По-разному складывались мои отношения с тренером. Я не считался с собой, но был жёсток с теми, кто имел отношение к труду тренировок. Я не терпел расхлябанности в деле, где ставилась на кон жизнь. Ожесточенность столкновений требовала, пытала, опиралась, ложилась на жизнь – крепость этой жизни. Не шалости избытка здоровья, а способность выжить, когда расходы энергии на пределе, у предела и расходы в том выплеске, когда пуст для всякой другой жизни, выглодан силой напряжений – вот те дни…

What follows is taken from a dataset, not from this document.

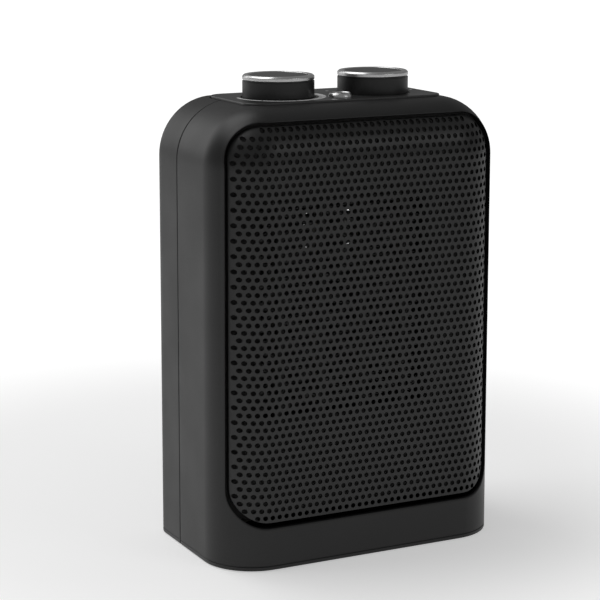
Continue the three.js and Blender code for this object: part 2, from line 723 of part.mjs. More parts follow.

А с 1963 года тренер на месяцы начал отпадать от нашего дела. Большая беда валила его. Нередко работа шла наперекос из-за его недосмотров. Прибитый горем, он допускал серьезные ошибки, давал им корежить меня. Все чаще и чаще я пересчитывал нагрузки после тренировок, ища и находя ошибки, пока не взял расчеты в свои руки. Мы только сверяли наши расчеты, согласовывали. А после чемпионата мира в Стокгольме у Богдасарова почти на год отнялась нога. И весь последующий год он волочил неживую ногу, чтобы не пропустить ни одной тренировки.
|
|
Сколько же он принял зла, назначенного мне, нес, таил несправедливость, назначенную мне! Он как умел защищал меня от моих же, подчас грубых, промахов. Он верил, считал, что я могуч силой и недоступен в ней, если отдамся "железу", не стану дробить себя между литературной работой и спортом, но главное – всегда верил в меня, не считал риском мои выступления против соперников любой силы и подготовленности, когда я плавал в болезнях и слабостях,– и это, в конце концов, было самой большой кровно-неразрывной связью. Я был привязан к нему (и привязан поныне) уже не дружбой, а родственной, неумирающей связью.